Ms. Meyer said that in those types of projects, Ms. Hovde was attentive to accuracy.

“One example was her insistence on the accuracy of the bird calls and frog sounds in our colonial films,” she said. “She drove the sound editors to amusement (and in one late-night session, to tears): ‘Was this frog endemic to the Northeast and did it croak in late fall?’ ‘Was this bird chirping that was added to the music really a bird that could have been found in Virginia in the 18th century?’

Ellen Margerethe Hovde was born on March 9, 1925, in Meadville, Pa. Her father, Brynjolf (known as Bryn), was president of the New School for Social Research from 1945 to 1950, and her mother, Theresse (Arneson) Hovde, was a nurse.

Mrs. Hovde grew up in Pittsburgh and earned a degree in theater in 1947 from the Carnegie Institute of Technology, after which she studied for a time at the University of Oslo. In 1950 she married Matthew Huxley, son of the author Aldous L. Huxley.
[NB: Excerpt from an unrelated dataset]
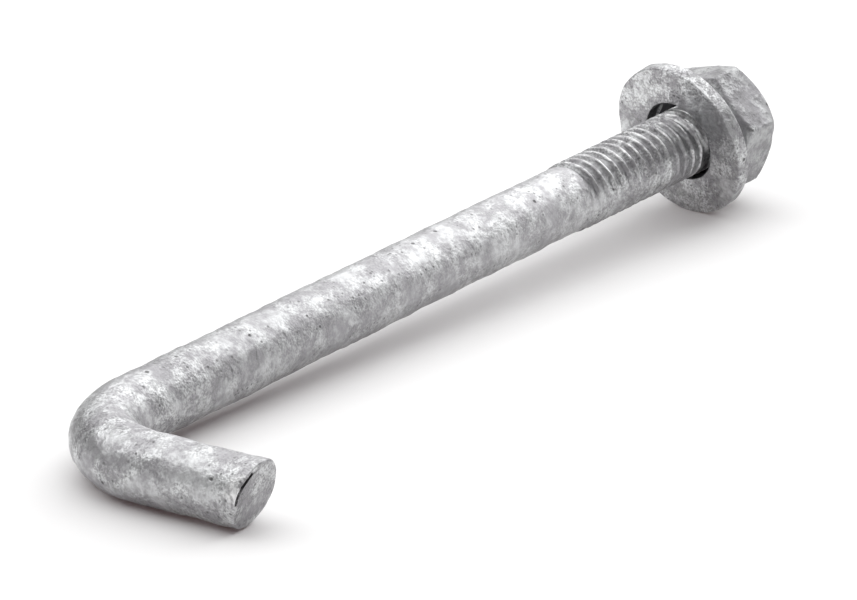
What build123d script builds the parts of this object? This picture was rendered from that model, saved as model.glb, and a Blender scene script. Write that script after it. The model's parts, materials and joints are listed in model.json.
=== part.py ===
"""Hot-dip galvanised J bolt, 1/4-20 x 4 in, with its washer and hex nut.

Three pieces: a round bar bent square at one end and threaded at the other,
a flat washer hanging loosely on the thread, and the nut behind it.

Frame: millimetres, the bolt lying on the floor z = 0, hook leg along +X,
shank along +Y, origin under the middle of the bounding box.
"""

from build123d import *
from math import cos, degrees, hypot, radians, sin, sqrt, tan
import os

# ---------------------------------------------------------------- bar and hook
bar_diameter = 6.35
bend_radius = 9.0            # of the bar's centre line
hook_length = 20.6           # from the corner of the two centre lines to the cut end
cut_lean = 16.5              # degrees the sheared end leans under, its top edge longest
cut_skew = 4.5               # degrees it turns towards the shank
cut_edge = 0.22              # rounding that the shear blade and the zinc leave

# ---------------------------------------------------------------- thread
pitch = 1.27                 # 20 threads per inch, right-hand
thread_length = 27.8
crest_radius = 3.12          # a hair under the bar, as the dipped thread reads
root_radius = 2.52
crest_flat = 0.2
ridge_foot = 0.15            # how far the ridge goes down into the core
spare = 2.0                  # extra length left at the tip and cut off again
flank_angle = 30             # each flank against the square-on plane
runout = 0.9                 # cone from the full bar down to the root
tip_radius = 2.3             # end face inside the lead-in chamfer
thread_clearance = 0.09      # each flank of the nut, tapped oversize for the zinc

# ---------------------------------------------------------------- washer
washer_diameter = 15.2
washer_thickness = 1.4
washer_bore = 7.95
washer_edge = 0.3
bore_edge = 0.2
washer_position = 91.3       # corner of the centre lines to its front face, along the shank
washer_lift = 0.25           # the shank lies low in the bore
lean_back = 11.7             # degrees its top leans towards the hook
turn_aside = 7.9             # degrees its hook side leans the same way

# ---------------------------------------------------------------- nut
nut_across_flats = 11.11
nut_height = 5.56
nut_face_radius = 5.1        # flat ring inside the corner chamfer
nut_front_chamfer = 30       # degrees from its face, on the side of the washer
nut_back_chamfer = 45
nut_turn = 11.5              # degrees from a corner pointing along +X
nut_bore_radius = 2.68
nut_root_radius = 3.27
nut_countersink = 3.45
nut_seat_gap = 0.03
end_beyond_nut = 0.75

bar_radius = bar_diameter / 2
washer_radius = washer_diameter / 2

# The washer's axis in the bolt's own plane (x along the leg, y along the shank, z up).
washer_axis = Vector(tan(radians(turn_aside)), 1, tan(radians(lean_back))).normalized()
washer_lean = sqrt(1 - washer_axis.Y**2)

# The nut's front ring touches the leaning washer at one point of its back face.
nut_front = washer_position + nut_seat_gap + (
    washer_thickness + washer_lift * washer_axis.Z + nut_face_radius * washer_lean
) / washer_axis.Y
nut_back = nut_front + nut_height
rod_end = nut_back + end_beyond_nut
shoulder = rod_end - thread_length
ridge_start = shoulder - 0.2
turned_radius = nut_across_flats / sqrt(3) + 0.1    # just clear of the nut's corners


def washer_reach(direction):
    """How far the washer reaches along a direction, from the corner of the centre lines."""
    middle = Vector(0, washer_position, washer_lift) + washer_axis * (washer_thickness / 2)
    along = abs(washer_axis.dot(direction))
    disc = (washer_radius - washer_edge) * sqrt(1 - along**2)
    slab = along * (washer_thickness / 2 - washer_edge)
    return middle.dot(direction) + disc + slab + washer_edge


def resting_tilt():
    """Angle at which the washer's rim and the hook leg both touch the floor, by halving."""
    low, high = 0.0, 10.0
    for _ in range(40):
        middle = (low + high) / 2
        down = Vector(0, -sin(radians(middle)), -cos(radians(middle)))
        if washer_reach(down) > bar_radius:
            low = middle
        else:
            high = middle
    return low


tilt = radians(resting_tilt())

# The origin stands under the middle of the bounding box.
cut_spread = bar_radius * hypot(tan(radians(cut_lean)), tan(radians(cut_skew)))
reach_left = washer_reach(Vector(-1, 0, 0))
reach_right = hook_length + cut_spread - cut_edge / 2
reach_far = rod_end * cos(tilt) + tip_radius * sin(tilt)
corner = Vector((reach_left - reach_right) / 2, (bar_radius - reach_far) / 2, bar_radius)

# Everything is drawn in the bolt's own plane, which rises along the shank.
bolt_plane = Plane(origin=corner, x_dir=(1, 0, 0), z_dir=(0, -sin(tilt), cos(tilt)))
shank_axis = Axis(corner, bolt_plane.y_dir)


def on_shank(distance):
    """Point of the shank's axis at a distance from the corner of the centre lines."""
    return bolt_plane.from_local_coords(Vector(0, distance, 0))


def half_width(radius, clearance=0.0):
    """Half the thickness of the thread's ridge at a radius."""
    return crest_flat / 2 + clearance + (crest_radius - radius) * tan(radians(flank_angle))


# ================================================================= anchor rod
# One bar from the sheared end of the hook, round the bend and up to the thread.
with BuildPart() as anchor_rod:
    with BuildLine(bolt_plane) as centre_line:
        FilletPolyline(
            (hook_length + 2 * cut_spread, 0),
            (0, 0),
            (0, shoulder),
            radius=bend_radius,
        )
    with BuildSketch(Plane(origin=centre_line.line @ 0, z_dir=centre_line.line % 0)):
        Circle(bar_radius)
    sweep(path=centre_line.line)

    # The bar was sheared, not sawn: the end leans under and its rim is rolled over.
    cut_normal = (
        bolt_plane.x_dir
        - bolt_plane.z_dir * tan(radians(cut_lean))
        + bolt_plane.y_dir * tan(radians(cut_skew))
    )
    cut_centre = bolt_plane.from_local_coords(Vector(hook_length, 0, 0))
    cut_plane = Plane(origin=cut_centre, z_dir=cut_normal)
    split(bisect_by=cut_plane, keep=Keep.BOTTOM)
    fillet(anchor_rod.edges().sort_by(Axis.X)[-1], cut_edge)

    # Run-out cone and the thread's core, turned about the shank and left long at the tip.
    with BuildSketch(bolt_plane):
        with BuildLine():
            Polyline(
                (0, shoulder - 1),
                (bar_radius, shoulder - 1),
                (bar_radius, shoulder),
                (root_radius, shoulder + runout),
                (root_radius, rod_end + spare),
                (0, rod_end + spare),
                close=True,
            )
        make_face()
    revolve(axis=shank_axis)

    # The thread is one ridge wound on the core, starting inside the run-out.
    with BuildLine() as ridge_path:
        Helix(pitch, thread_length + spare / 2, root_radius, on_shank(ridge_start), shank_axis.direction)
    ridge_out = (ridge_path.line @ 0) - on_shank(ridge_start)
    with BuildSketch(Plane(origin=ridge_path.line @ 0, x_dir=ridge_out, z_dir=ridge_path.line % 0)):
        with BuildLine():
            Polyline(
                (-ridge_foot, -half_width(root_radius - ridge_foot)),
                (crest_radius - root_radius, -half_width(crest_radius)),
                (crest_radius - root_radius, half_width(crest_radius)),
                (-ridge_foot, half_width(root_radius - ridge_foot)),
                close=True,
            )
        make_face()
    sweep(path=ridge_path.line, is_frenet=True)

    # The tip is cut to length and chamfered down past the root of the thread.
    with BuildSketch(bolt_plane):
        with BuildLine():
            Polyline(
                (0, rod_end),
                (tip_radius, rod_end),
                (bar_radius + spare, rod_end - (bar_radius + spare - tip_radius)),
                (bar_radius + spare, rod_end + 2 * spare),
                (0, rod_end + 2 * spare),
                close=True,
            )
        make_face()
    revolve(axis=shank_axis, mode=Mode.SUBTRACT)

anchor_rod.part.label = "anchor_rod"


# ===================================================================== washer
# A stamped disc; punching rolls its edges over and the zinc rounds them further.
washer_front = Plane(
    origin=bolt_plane.from_local_coords(Vector(0, washer_position, washer_lift)),
    x_dir=bolt_plane.z_dir,
    z_dir=(
        bolt_plane.x_dir * washer_axis.X
        + bolt_plane.y_dir * washer_axis.Y
        + bolt_plane.z_dir * washer_axis.Z
    ),
)
with BuildPart() as washer:
    with BuildSketch(washer_front):
        Circle(washer_radius)
        Circle(washer_bore / 2, mode=Mode.SUBTRACT)
    extrude(amount=washer_thickness)
    rims = washer.edges().filter_by(GeomType.CIRCLE).group_by(SortBy.RADIUS)
    fillet(rims[-1], washer_edge)
    fillet(rims[0], bore_edge)

washer.part.label = "washer"


# ==================================================================== hex nut
# A hexagon turned down at both ends, so each flat is bounded by the chamfer's arcs.
with BuildPart() as hex_nut:
    nut_x = bolt_plane.x_dir * cos(radians(nut_turn)) + bolt_plane.z_dir * sin(radians(nut_turn))
    with BuildSketch(Plane(origin=on_shank(nut_front), x_dir=nut_x, z_dir=shank_axis.direction)):
        RegularPolygon(nut_across_flats / 2, 6, major_radius=False)
    extrude(amount=nut_height)

    turned_off = turned_radius - nut_face_radius
    front_rise = turned_off * tan(radians(nut_front_chamfer))
    back_rise = turned_off * tan(radians(nut_back_chamfer))
    with BuildSketch(bolt_plane):
        with BuildLine():
            Polyline(
                (0, nut_front),
                (nut_face_radius, nut_front),
                (turned_radius, nut_front + front_rise),
                (turned_radius, nut_back - back_rise),
                (nut_face_radius, nut_back),
                (0, nut_back),
                close=True,
            )
        make_face()
    revolve(axis=shank_axis, mode=Mode.INTERSECT)

    # Bore with a countersink at both ends.
    with BuildSketch(bolt_plane):
        with BuildLine():
            Polyline(
                (0, nut_front),
                (nut_countersink, nut_front),
                (nut_bore_radius, nut_front + nut_countersink - nut_bore_radius),
                (nut_bore_radius, nut_back - nut_countersink + nut_bore_radius),
                (nut_countersink, nut_back),
                (0, nut_back),
                close=True,
            )
        make_face()
    revolve(axis=shank_axis, mode=Mode.SUBTRACT)

    # Its thread keeps step with the rod's: the groove starts whole turns from the ridge.
    turns = int((nut_front - ridge_start) / pitch) - 1
    groove_start = on_shank(ridge_start + turns * pitch)
    with BuildLine() as groove_path:
        Helix(pitch, nut_height + 3 * pitch, root_radius, groove_start, shank_axis.direction)
    groove_out = (groove_path.line @ 0) - groove_start
    with BuildSketch(Plane(origin=groove_path.line @ 0, x_dir=groove_out, z_dir=groove_path.line % 0)):
        with BuildLine():
            Polyline(
                (0, -half_width(root_radius, thread_clearance)),
                (nut_root_radius - root_radius, -half_width(nut_root_radius, thread_clearance)),
                (nut_root_radius - root_radius, half_width(nut_root_radius, thread_clearance)),
                (0, half_width(root_radius, thread_clearance)),
                close=True,
            )
        make_face()
    sweep(path=groove_path.line, is_frenet=True, mode=Mode.SUBTRACT)

hex_nut.part.label = "hex_nut"


# ===================================================================== output
os.makedirs("parts", exist_ok=True)
export_step(anchor_rod.part, "parts/anchor_rod.step")
export_step(washer.part, "parts/washer.step")
export_step(hex_nut.part, "parts/hex_nut.step")

pieces = (anchor_rod.part, washer.part, hex_nut.part)
whole = Compound(children=pieces).bounding_box()
print(f"bounding box {whole.min} to {whole.max}")
print(f"rests tilted {degrees(tilt):.3f} degrees; thread from {shoulder:.2f} to {rod_end:.2f} mm")
for piece in pieces:
    print(piece.label, "valid", piece.is_valid, "volume", round(piece.volume, 1))
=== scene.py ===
# %% [markdown]
# # A galvanised J bolt, dressed piece by piece
# The bolt is a round bar bent square into a short hook and threaded at the far
# end, with a loose washer and a hex nut on the thread. All of it was dipped in
# molten zinc, so nothing on it is crisp: edges are rounded, the thread is
# blunted, and the skin is lumpy and mottled. The CAD model gives the frame and
# the sizes. Here each piece is modelled again with that skin on it.

# %% Load the frame and note its size
import bpy
import bmesh
import json
from math import atan2, cos, degrees, hypot, pi, radians, sin, sqrt, tan
from mathutils import Matrix, Vector


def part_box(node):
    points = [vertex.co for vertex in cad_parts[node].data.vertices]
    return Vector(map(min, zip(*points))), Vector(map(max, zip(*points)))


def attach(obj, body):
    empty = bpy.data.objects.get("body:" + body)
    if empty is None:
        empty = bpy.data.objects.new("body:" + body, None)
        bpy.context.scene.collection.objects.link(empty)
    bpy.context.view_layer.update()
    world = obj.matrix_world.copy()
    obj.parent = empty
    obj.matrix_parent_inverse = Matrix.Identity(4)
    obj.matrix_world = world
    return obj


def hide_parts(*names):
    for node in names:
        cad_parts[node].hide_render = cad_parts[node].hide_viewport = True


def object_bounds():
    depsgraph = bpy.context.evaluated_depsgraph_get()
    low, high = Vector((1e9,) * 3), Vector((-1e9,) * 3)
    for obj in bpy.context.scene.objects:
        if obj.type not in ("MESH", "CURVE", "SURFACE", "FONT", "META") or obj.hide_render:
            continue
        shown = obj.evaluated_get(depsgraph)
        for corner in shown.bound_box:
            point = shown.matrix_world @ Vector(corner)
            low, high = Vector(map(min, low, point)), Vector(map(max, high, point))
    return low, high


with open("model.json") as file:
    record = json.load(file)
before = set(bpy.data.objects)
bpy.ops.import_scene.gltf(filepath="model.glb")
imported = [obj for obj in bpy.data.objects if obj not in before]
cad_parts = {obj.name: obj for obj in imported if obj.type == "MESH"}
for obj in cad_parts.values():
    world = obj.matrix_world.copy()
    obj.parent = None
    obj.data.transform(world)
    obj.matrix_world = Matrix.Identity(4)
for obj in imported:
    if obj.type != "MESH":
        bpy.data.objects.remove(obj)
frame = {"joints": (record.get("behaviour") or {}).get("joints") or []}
bpy.context.view_layer.update()

# %% [markdown]
# Every length below is written in millimetres times MM, because Blender works
# in metres. The bolt does not lie level: it rests on its hook leg and on the
# washer's rim. So each piece is drawn in the bolt's own plane, with the leg
# along X, the shank along Y and the corner of the two centre lines at the
# origin, and is laid into the frame by one matrix when it is finished.

# %% The bolt's own plane
MM = 0.001
SAME = 1e-6                     # two lengths this close, in metres, count as equal
CUT = 1e-8                      # tolerance of a bisect, far below the shortest edge
WELD = 0.002 * MM               # points this close are merged
bar_radius = 3.175 * MM

rod_low, rod_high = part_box("anchor_rod")
corner = rod_low + Vector((bar_radius, bar_radius, bar_radius))
joints = {joint["name"]: joint for joint in frame["joints"]}
along = Vector(joints["washer_slide"]["axis"]).normalized()
across = Vector((1, 0, 0))
upward = across.cross(along)
bolt_plane = Matrix((across, along, upward)).transposed().to_4x4()
bolt_plane.translation = corner
print("tilt of the shank, degrees:", round(degrees(atan2(along.z, along.y)), 3))

# %% [markdown]
# The camera stands high on the right of the hook and looks along the shank
# through a long lens, so the far end is only a little smaller than the near one.
# Its place is given by the two angles and the distance at which the bolt is
# seen; the last figure is a slight roll.

# %% Camera
def add_camera(azimuth, elevation, distance, aim, lens, roll):
    turn, rise = radians(azimuth), radians(elevation)
    out = Vector((sin(turn) * cos(rise), -cos(turn) * cos(rise), sin(rise)))
    bpy.ops.object.camera_add(location=aim + out * distance)
    camera = bpy.context.object
    camera.name = "camera"
    look = out.to_track_quat("Z", "Y").to_matrix() @ Matrix.Rotation(radians(roll), 3, "Z")
    camera.rotation_euler = look.to_euler()
    camera.data.lens = lens
    camera.data.sensor_width = 36
    camera.data.clip_start = 0.01
    bpy.context.scene.camera = camera
    return camera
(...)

The marriage ended in divorce, but Ms. Hovde’s son said that she and Aldous Huxley remained close until his death in 1963, and that as his eyesight began to fail, she would sometimes read books into a tape recorder for him.

Ms. Hovde hoped for a career as a director, but, unable to find work, she took a position as an administrative assistant at a film school. In the early 1950s she learned editing. Her credits before she began working with the Maysles brothers included editing “Margaret Mead’s New Guinea Journal” (1968) for the New York public television station WNET and a Simon and Garfunkel television special broadcast on CBS in 1969.
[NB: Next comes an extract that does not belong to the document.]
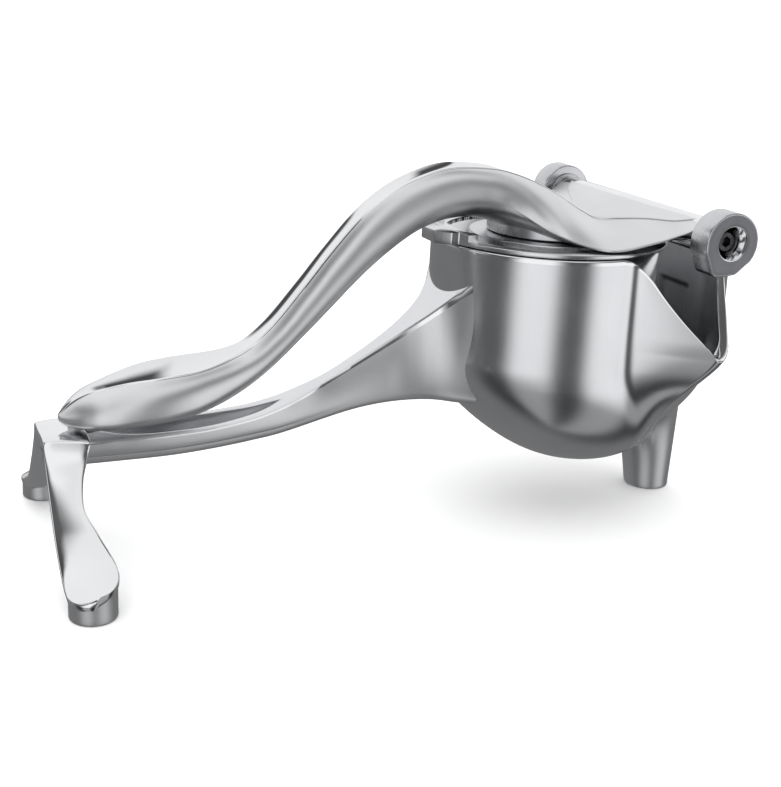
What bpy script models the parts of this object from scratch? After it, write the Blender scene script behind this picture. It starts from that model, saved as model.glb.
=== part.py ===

Mrs. Hovde’s second marriage, to Adam Edward Giffard in 1963, also ended in divorce. In addition to her children, she is survived by two grandchildren.

Ms. Meyer said Ms. Hovde’s homes were gathering places for documentarians in the 1970s, and she once helped organize a filmmakers’ cookbook, a photocopied collection of everyone’s favorite recipes.

“Most of us still use it,” she said.